= Harold Mockford =

English painter (1932–2023)

Harold Sydney Mockford (1932 – 15 April 2023) was an English artist based in Sussex who was closely associated with the Towner Gallery in Eastbourne. Mockford was born in the town and developed an early talent for art in preference to other subjects at school. Later he attended evening classes at Eastbourne School of Art and continued with his painting while working as a dental technician.

==Biography==
Mockford mainly worked in oils on board, and considered a painting complete when it has reached 'that perfect moment of strangeness', a state achieved by his distinctive technique. He began with flat plains of colour, leaving no area blank, then left the work face down on a blanket until he was ready to resume. He then incorporated the smudges, smears and textures to build up the scene which first inspired his imagination.

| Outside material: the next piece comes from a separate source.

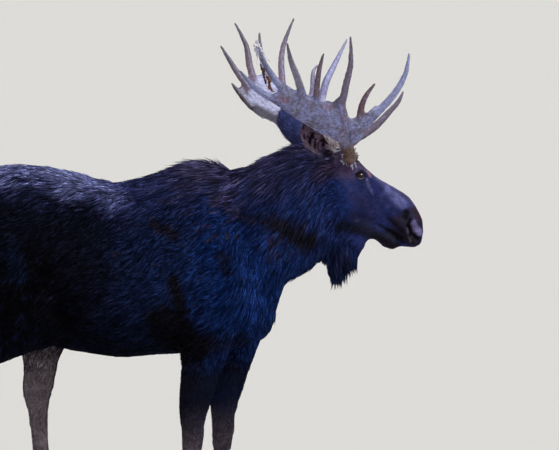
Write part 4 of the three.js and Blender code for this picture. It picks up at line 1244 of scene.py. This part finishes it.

His subject was most often landscape, views of the South Downs and coast of the Eastbourne area or of the harbour at Newhaven where he lived from 1996. There were townscapes too, and intimate pictures of his studio and family, including a remarkable series recalling his father's illness and death. The added strangeness of fading light made evening a favourite time of day. Most of the paintings are in private hands but the Towner owns fourteen; others are in Brighton Museum and the Government Art Collection.

With encouragement from the abstract painter and Towner curator William Gear, Mockford's career flourished in 1959 when he had his first solo show in Eastbourne and exhibited with The London Group of which Gear was a member. A solo exhibition at the Thackeray Gallery in London followed, but Mockford was reluctant to commit himself to painting full-time and the self-promotion required to rely on art for a living.

Mockford illustrated a book of poetry by Pam Hughes and was chosen as a 'National Parks hero' for his paintings inspired by the South Downs. His 80th birthday in 2012 was celebrated by a major retrospective at the Towner Gallery. Nineteen of Mockford's works are included in the BBC's Your Paintings collection.

Mockford married Margaret in 1954, and they raised five children together. He died on 15 April 2023, at the age of 91.